Florida Judge rules against Trump in lawsuit against major media company
U.S. President Donald Trump makes a sports announcement at the White House in Washington, D.C., U.S., May 5, 2025. REUTERS/Leah Millis
President Donald Trump was recently handed another loss in court, after failing to convince a Florida judge that he was owed money by the Guardian newspaper for reporting on a federal investigation involving his company.
Guardian reporter Hugo Lowell reported Monday on the ruling by Judge Hunter W. Carroll of Florida's Twelfth Judicial Circuit, who is an appointee of then-Gov. Rick Scott (R). Carroll granted an anti-SLAPP (strategic lawsuit against public participation) motion the Guardian filed, which defendants often file when alleging a lawsuit has been filed with the intent of intruding on First Amendment rights.
Additionally, Lowell reported that Judge Carroll found that reporting critical of Trump and his businesses could not be used by Trump Media & Technology Group (TMTG), which is the parent company of his Truth Social platform, to demonstrate actual malice in litigation.
TMTG sued over a 2023 article in the Guardian, in which the paper reported on a federal investigation into the company by the U.S. Attorney's Office for the Southern District of New York (SDNY). TMTG had accepted $8 million in emergency loans from shadowy entities it knew little about at the time it accepted the money. One loan for $2 million came from Paxum Bank, which is headquartered in the island nation of Dominica. The other $6 million loan came from an entity called E.S. Family Trust.
The Guardian reported at the time that one of the trustees of E.S. Family Trust was a director of Paxum Bank. And one of the bank's part-owners had ties to Russian President Vladimir Putin. SDNY prosecutors were probing whether the loans violated federal money laundering laws.
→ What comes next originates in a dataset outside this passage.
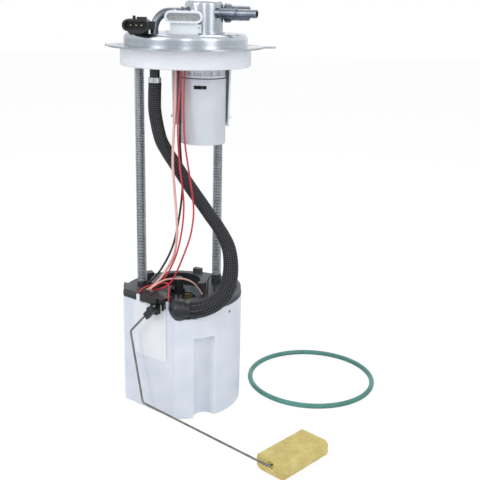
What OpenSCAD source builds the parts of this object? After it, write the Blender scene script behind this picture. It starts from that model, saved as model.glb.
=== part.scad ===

According to that report, one of the executives of TMTG floated the idea of returning the money given the lack of details and transparency about who was providing the loans. TMTG co-founder Will Wilkerson — who eventually became a whistleblower in the federal investigation — told SDNY that Chief Financial Officer Phillip Juhan was uncomfortable about the murky nature of the two entities.
The $2 million from Paxum Bank was sourced in December of 2021 by Patrick Orlando, who was executive at Digital World Acquisition Corporation, which was the entity TMTG merged with when the company went public. Orlando charged a $240,000 finders' fee for the loan, which was sourced through an offshore bank. Donald Trump Jr. ultimately signed off on the loan, per the report.